Our group spreads out and settles in to chat. Across the street, a group of students wearing gowns and suits watch us on their way to a fancy dinner. Dogs bound around looking for food or begging for affection. Shaman sets a half a sandwich aside for Bliss and takes a plastic cup of tea.
“Cheers,” she says. “It’s getting cold.”
“Right,” I say. “How shall we spend our ten hours of revelry?”

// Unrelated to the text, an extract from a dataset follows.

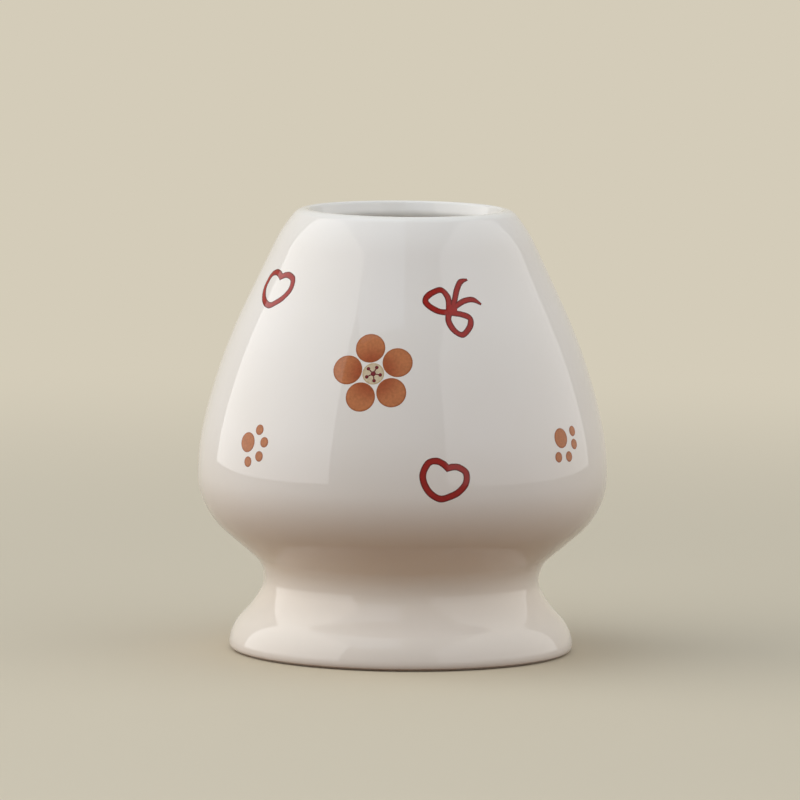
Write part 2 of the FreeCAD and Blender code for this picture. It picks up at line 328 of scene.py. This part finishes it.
# Middles of the bow's knot, loops and tails, in halves of its size
BOW_KNOT = (0.01, -0.05)
BOW_LOOPS = [
    [(-0.10, -0.15), (-0.06, 0.24), (-0.11, 0.46), (-0.28, 0.64), (-0.57, 0.56), (-0.77, 0.42),
     (-0.83, 0.26), (-0.69, 0.07), (-0.42, -0.10), (-0.10, -0.15)],
    [(-0.10, -0.15), (0.29, -0.21), (0.56, -0.31), (0.62, -0.45), (0.53, -0.69), (0.27, -0.92),
     (0.0, -0.76), (-0.15, -0.44), (-0.10, -0.15)],
]
BOW_TAILS = [
    [(0.02, -0.02), (0.15, 0.29), (0.27, 0.64), (0.44, 0.92), (0.68, 1.0)],
    [(0.02, -0.04), (0.24, 0.12), (0.50, 0.26), (0.80, 0.30), (1.07, 0.15)],
]

PAW_PAD_RADIUS = 1.62 * MM
PAW_TOE_RADIUS = 0.85 * MM
# Middles of the toes, in millimetres from the pad's middle
LEFT_TOES = [(-2.81, 1.55), (-1.44, 3.50), (1.02, 3.48), (2.79, 1.45)]
RIGHT_TOES = [(-3.08, 1.73), (-1.58, 3.23), (1.04, 3.30), (2.90, 1.35)]

PETALS = 5
PETAL_RADIUS = 2.38 * MM
PETAL_REACH = 4.25 * MM
BLOSSOM_CENTRE_RADIUS = 1.75 * MM
PISTIL_RADIUS = 0.42 * MM
STAMEN_RADIUS = 0.3 * MM
STAMEN_REACH = 1.15 * MM
FILAMENT_WIDTH = 0.2 * MM

# Fineness of the drawn shapes, and the halvings that find the glaze under a point
CURVE_STEPS = 8
SECTION_POINTS = 24
SPOT_RINGS = 30
SPOT_POINTS = 72
SEEK_STEPS = 40

flank_line = flank()[::-1]


def flank_radius(level):
    """Radius of the glaze at a level, read from the flank's own points."""
    return np.interp(level, flank_line[:, 1], flank_line[:, 0])


def laid_on_glaze(drawing, place):
    """Points drawn as x, y and height, in space.

    The frame stands on the flank: x along it, y up its slope and z straight out. Each x and y follows z to
    where sqrt(X^2 + Y^2) is the glaze's radius at Z, found by halving, and its height is added along z.
    """
    angle, level_share, turn = place
    level = level_share * HEIGHT
    step = ROW_STEP / 2
    above, below = level + step, level - step
    fall = aimed((flank_radius(above), above), (flank_radius(below), below))[2]
    bearing, slope, spin = math.radians(angle), math.radians(fall), math.radians(turn)
    out = np.array([math.sin(bearing), -math.cos(bearing), 0.0])
    along = np.array([math.cos(bearing), math.sin(bearing), 0.0])
    up = np.array([0, 0, math.sin(slope)]) - out * math.cos(slope)
    normal = out * math.sin(slope) + np.array([0, 0, math.cos(slope)])
    x = drawing[..., 0] * math.cos(spin) - drawing[..., 1] * math.sin(spin)
    y = drawing[..., 0] * math.sin(spin) + drawing[..., 1] * math.cos(spin)
    middle = out * flank_radius(level) + np.array([0, 0, level])
    flat = middle + x[..., None] * along + y[..., None] * up
    low, high = np.full(x.shape, -BELLY_RADIUS / 2), np.full(x.shape, BELLY_RADIUS / 2)
    for _ in range(SEEK_STEPS):
        depth = (low + high) / 2
        found = flat + depth[..., None] * normal
        outside = np.hypot(found[..., 0], found[..., 1]) > flank_radius(found[..., 2])
        low, high = np.where(outside, low, depth), np.where(outside, depth, high)
    return flat + (depth + drawing[..., 2])[..., None] * normal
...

My friends and I advance through a thrall of gorgeously dressed people, and stop to take stock of the situation. The St. Catherine’s College Ball, which happens only once every three years and takes nearly that long to plan, is a veritable zoo of entertainment. There is strategy involved in the enjoyment: Which dance floor has the best bands at what hour? Is it worth waiting for laser tag when we could play the coconut shy right away? Which photo booth looks more fun? Which–out of zebra, kangaroo, and wild boar–sounds like the best burger meat?
Before arriving at Oxford, I expected the University to be both extravagant and austere. Libraries loomed large in my imagination, but I also conjured black tie dinners, galas and receptions–classy events in honor of distinguished guests or students who achieved high marks. And it’s true. People here study–a lot. Weekend entertainment (if there is any…) is mostly in the form of clubbing. But if you’re lucky, you might get the chance to attend a college ball. They happen only once in an Oxford student’s academic career and the students who plan them do not hold back.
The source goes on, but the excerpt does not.